Cina e Russia sono attori importanti nello scenario mondiale, ed è quindi ovvio che l’Unione Europea possa e debba dialogare con loro per provare a rispondere a problemi comuni (pensiamo alle sfide ambientali). L’Europa deve però tutelare i suoi interessi e i suoi valori: non
possiamo svendere il modello sociale europeo né i diritti umani, civili e sociali faticosamente conquistati. Non dobbiamo dipendere da altre potenze, né temere l’espansionismo altrui. Per questo, occorre un esercito comune europeo e una politica comune che metta in secondo
piano gli egoismi dei singoli paesi
Siamo passati da fondatori ad essere piuttosto isolati su molti temi. Come può contribuire l’Italia allo sviluppo dell’Unione nei prossimi anni?

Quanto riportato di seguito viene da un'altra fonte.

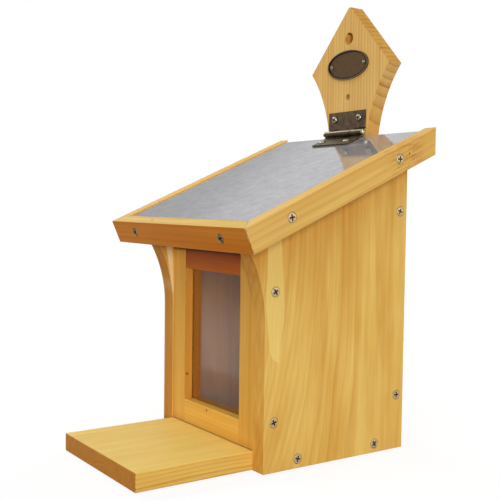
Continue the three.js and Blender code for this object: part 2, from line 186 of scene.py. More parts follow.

L’Italia è uno dei paesi fondatori dell’UE e una delle nazioni che più hanno contribuito alla riflessione sull’Europa, pensiamo ad Altiero Spinelli o a Giuseppe Mazzini. Oggi dobbiamo riprenderci il ruolo che ci spetta per storia e per via dell’importanza sociale ed economica del
nostro Paese, dialogando in maniera costruttiva con gli altri Stati membri per riformare l’Europa e le sue istituzioni, invece che lavorare per distruggerla e fermare ogni riforma utile come sta facendo l’attuale governo. Dobbiamo usare le potenzialità dateci dalla nostra posizione geografica per esercitare un ruolo fondamentale per il dialogo con l’area mediterranea, una regione che sarà sempre più importante per governare cambiamenti importanti nei prossimi anni. Con l’importanza della sua economia, inoltre, e la qualità delle figure che forma, l’Italia può contribuire in maniera rilevante alla transizione verso nuovi modelli. Soprattutto, occorre lavorare con gli altri Paesi che sentono la necessità di modificare i trattati, per poter ridare slancio alla nostra struttura istituzionale permettendoci di intervenire
lì dove finora siamo stati inefficaci.